La lecture de l’article du New York Times publié le lendemain de la mort d’Amadou Diallo, le 5 février 1999, ne fait que conforter ce sentiment d’impuissance et de lassitude. Le texte du quotidien de référence débutait comme suit :

« Un immigré d’Afrique de l’Ouest sans casier judiciaire a été tué hier par quatre officiers de la police new-yorkaise qui lui ont tiré dessus à 41 reprises sur dans le hall de son immeuble du Bronx, rapporte la police ».

Si cela sonne bien trop familier, c’est que ces quelques mots, aujourd’hui, sont devenus presque génériques. C’est aussi le cas du titre de Lauryn Hill, qui n’avait finalement pas besoin de ce petit coup de jeune tant ses paroles sont éloquentes et se font, à 14 ans d’intervalle, témoins de l’inertie des États-Unis.

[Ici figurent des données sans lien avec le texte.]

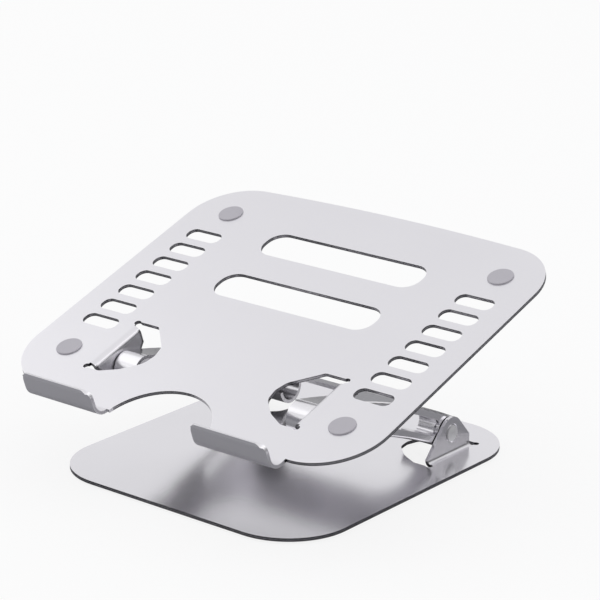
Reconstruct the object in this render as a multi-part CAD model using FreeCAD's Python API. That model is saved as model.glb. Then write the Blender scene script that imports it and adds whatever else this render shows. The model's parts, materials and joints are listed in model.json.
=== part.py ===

« J’ai du mal à vous dire que tout va bien. Ne me regardez pas comme si tout allait bien, chantait-elle déjà à l’époque. Mes yeux sont capables de voir au-delà de vos faux-semblants. Mais ce que vous ne voyez pas, ce sont toutes les conséquences ». À bien y repenser, la reprise de Lauryn Hill – aussi sympathique soit-elle – laisse en fait un petit goût amer. Et pour une fois, on se prend à souhaiter qu’un morceau que l’on aime se retrouve, bien vite, complètement dépassé.